» **Your task**
Give back the lines exactly, from the first one to the line with "END_SLOPE_DROP = 2.7", both ends included.

## START Data excerpt

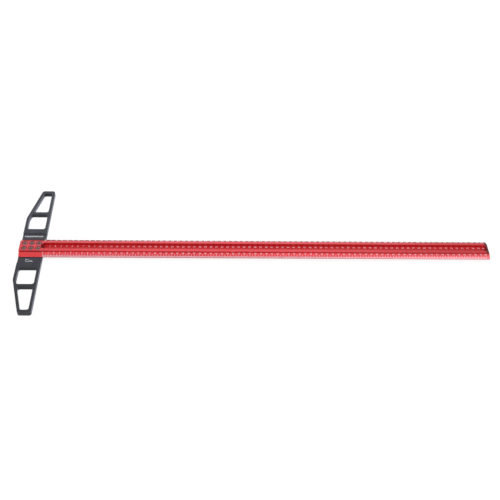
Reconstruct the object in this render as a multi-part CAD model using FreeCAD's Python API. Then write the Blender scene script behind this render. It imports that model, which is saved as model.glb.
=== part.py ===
import FreeCAD, Part
import math
import os

# T-square: a red metal rail with a scale along both edges, screwed down on a flat black head.
#
# Frame: the origin is on the head's working face (X = 0), on the rail's centre line (Y = 0) and in
# the plane of the rail's underside (Z = 0), where the corner of a drawing board sits.
# +X runs along the rail, away from the head, +Y goes across it and +Z is up.
# X = 0 is also the zero of the scales. All lengths are in millimetres.

# Rail, lengthwise
RAIL_LENGTH = 848.5
RAIL_LEFT = -42.5
END_SLOPE_LENGTH = 6.4
END_SLOPE_DROP = 2.7

# Rail, in section: a plateau with a bevelled scale edge on each side
RAIL_WIDTH = 43.1
RAIL_HEIGHT = 8.0
PLATEAU_WIDTH = 25.2
PLATEAU_STEP = 3.2
PLATEAU_CHAMFER = 0.5
SCALE_EDGE_HEIGHT = 1.0

# Valley milled along the middle of the plateau
VALLEY_LEFT = -3.9
VALLEY_RIGHT = 803.4
VALLEY_WIDTH = 14.3
VALLEY_FLOOR_HEIGHT = 1.5
VALLEY_FLOOR_RADIUS = 0.8
VALLEY_EDGE_CHAMFER = 0.6

# Head, in plan
HEAD_HALF_LENGTH = 151.2
HEAD_WIDTH = 42.5
HEAD_TIP_WIDTH = 23.0
TAPER_START = 77.0
FRAME_BAR = 5.0
END_BAR = 6.6
WEB_HALF_LENGTH = 48.0
CROSS_BAR_INNER = 86.8
CROSS_BAR_OUTER = 92.8
WINDOW_RADIUS = 4.0
TIP_RADIUS = 4.5
TAPER_RADIUS = 14.0

# Head, in thickness
HEAD_TOP = 2.5
HEAD_UNDERSIDE = -6.0
SEAT_HALF_LENGTH = 34.9
SEAT_SLOPE_RUN = 2.3
HEAD_EDGE_CHAMFER = 0.4

# Screws: M4 countersunk with a hexagon socket, three across the head in two rows
SCREW_PITCH = 12.5
SCREW_ROW_OFFSET = 6.1
SCREWS_PER_ROW = 3
SCREW_RADIUS = 2.0
SCREW_HEAD_RADIUS = 3.75
SCREW_RIM = 0.3
SCREW_TIP_HEIGHT = -5.0
SCREW_TIP_CHAMFER = 0.4
SOCKET_ACROSS_FLATS = 2.5
SOCKET_DEPTH = 1.8
CLEARANCE_RADIUS = 2.25
COUNTERSINK_RADIUS = 4.9

# How far a cutting tool runs past the face that it opens
OVERRUN = 5.0

# Edges that differ from a level plane by less than this lie in it
LEVEL_TOLERANCE = 0.3

# Length of straight edge left between the two arcs at each end of the valley
VALLEY_END_FLAT = 0.02

# Worked out from the values above
RAIL_RIGHT = RAIL_LEFT + RAIL_LENGTH
SHOULDER_HEIGHT = RAIL_HEIGHT - PLATEAU_STEP
TAPER_SLOPE = (HEAD_WIDTH - HEAD_TIP_WIDTH) / (HEAD_HALF_LENGTH - TAPER_START)
TAPERED_BAR = FRAME_BAR * math.hypot(1.0, TAPER_SLOPE)
SEAT_CONTACT_HEIGHT = RAIL_HEIGHT - COUNTERSINK_RADIUS + SCREW_HEAD_RADIUS
SCREW_TOP = SEAT_CONTACT_HEIGHT + SCREW_RIM

UP = FreeCAD.Vector(0.0, 0.0, 1.0)


def polygon_face(points):
    """A flat face inside straight lines through the points."""
    return Part.Face(Part.makePolygon(points + points[:1]))


def rounded_face(corners):
    """A flat face at Z = 0 from (x, y, radius) corners, each rounded by a tangent arc."""
    count = len(corners)
    arcs = []
    for index in range(count):
        x, y, radius = corners[index]
        before_x, before_y, _ = corners[index - 1]
        after_x, after_y, _ = corners[(index + 1) % count]
        corner = FreeCAD.Vector(x, y, 0.0)
        back = (FreeCAD.Vector(before_x, before_y, 0.0) - corner).normalize()
        ahead = (FreeCAD.Vector(after_x, after_y, 0.0) - corner).normalize()
        half_angle = back.getAngle(ahead) / 2.0
        inward = (back + ahead).normalize()
        cutback = radius / math.tan(half_angle)
        middle = corner + inward * (radius / math.sin(half_angle) - radius)
        arcs.append(Part.Arc(corner + back * cutback, middle, corner + ahead * cutback))
    edges = []
    for index in range(count):
        arc = arcs[index]
        next_arc = arcs[(index + 1) % count]
        edges.append(arc.toShape())
        edges.append(Part.makeLine(arc.value(arc.LastParameter), next_arc.value(next_arc.FirstParameter)))
    return Part.Face(Part.Wire(edges))


def upright_cylinder(radius, bottom, top, x, y):
    """A cylinder along Z between two heights."""
    return Part.makeCylinder(radius, top - bottom, FreeCAD.Vector(x, y, bottom), UP)


def upright_cone(bottom_radius, top_radius, bottom, top, x, y):
    """A cone along Z between two heights."""
    return Part.makeCone(bottom_radius, top_radius, top - bottom, FreeCAD.Vector(x, y, bottom), UP)


def screw_places():
    """Node name and (x, y) of every screw, from the rail's end towards the working face."""
    places = []
    for row, side in (("far", 1.0), ("near", -1.0)):
        for number in range(SCREWS_PER_ROW):
            x = -HEAD_WIDTH / 2.0 + (number - (SCREWS_PER_ROW - 1) / 2.0) * SCREW_PITCH
            places.append((f"screw_{row}_{number + 1}", x, side * SCREW_ROW_OFFSET))
    return places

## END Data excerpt

» **Worked answer**
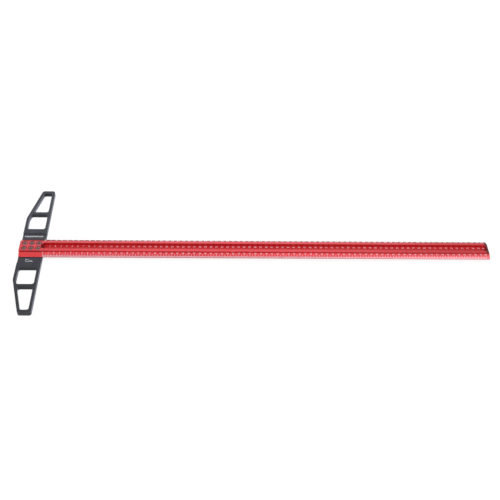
Reconstruct the object in this render as a multi-part CAD model using FreeCAD's Python API. Then write the Blender scene script behind this render. It imports that model, which is saved as model.glb.
=== part.py ===
import FreeCAD, Part
import math
import os

# T-square: a red metal rail with a scale along both edges, screwed down on a flat black head.
#
# Frame: the origin is on the head's working face (X = 0), on the rail's centre line (Y = 0) and in
# the plane of the rail's underside (Z = 0), where the corner of a drawing board sits.
# +X runs along the rail, away from the head, +Y goes across it and +Z is up.
# X = 0 is also the zero of the scales. All lengths are in millimetres.

# Rail, lengthwise
RAIL_LENGTH = 848.5
RAIL_LEFT = -42.5
END_SLOPE_LENGTH = 6.4
END_SLOPE_DROP = 2.7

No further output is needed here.